L’intransigenza come metodo aveva fatto perdere a Thatcher l’empatia umana verso il prossimo. Alle volte, la signora dava la parvenza di non capire apposta le difficoltà delle persone. Diceva di capirle in massa (gli imprenditori, le aziende, i liberi professionisti), ma quando si trattava di capire disagi particolaristici Thatcher mostrava la corda. La maschera della “dura” la indossò più volte. Il prezzo fu che in parte perse lucidità alla fine del suo lungo decennio al vertice dell’esecutivo. Famosa la sua dichiarazione, ripresa anche in Downing Street Years: «C’è la persistente tendenza a considerare i senzatetto come vittime della società borghese, piuttosto che la società borghese vittima dei senzatetto.» Neppure il marito, Dennis Thatcher, era riuscito a farle cambiare idea sulla pena di morte. «Margaret era pervicacemente convinta che la forca potesse rappresentare un deterrente per i criminali. Non le importava di apparire feroce, tantomeno di andare controcorrente» (Rosaspina). Eccessiva intransigenza e solitudine non sono una buona ricetta per la coerenza politica. Forse la Lady lo capì, nel novembre 1990, quando in molti, nel partito, spinsero per le sue dimissioni da Downing Street.

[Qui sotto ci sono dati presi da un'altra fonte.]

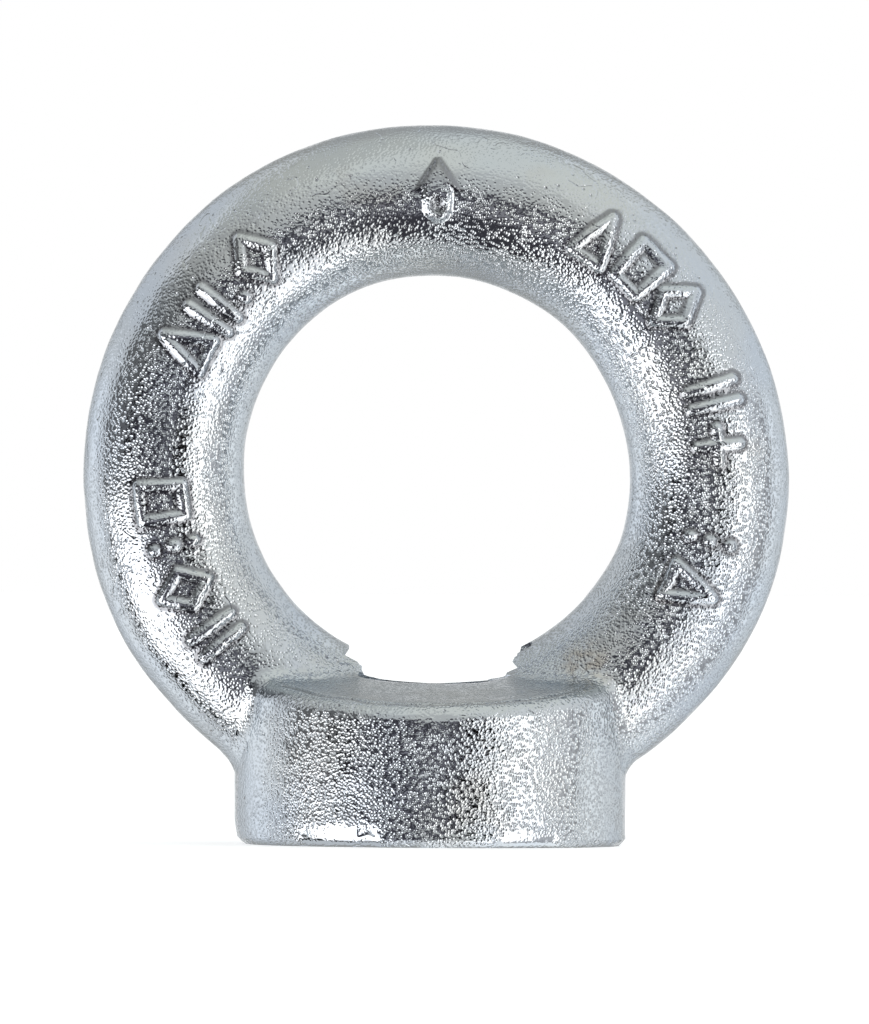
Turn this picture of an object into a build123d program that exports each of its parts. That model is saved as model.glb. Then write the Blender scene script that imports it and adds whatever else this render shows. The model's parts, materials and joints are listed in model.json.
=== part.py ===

Workaholic, maniaca del controllo, intransigente, ansiosa, apatica e insonne. Insomma, un esempio da non seguire. Inoltre, di liberale non aveva nulla se non i riferimenti ad Hayek quando parlava di politica economica.
In sintesi è stata una spietata conservatrice che ha infangato il nome del liberalismo e del liberismo in tutto il mondo.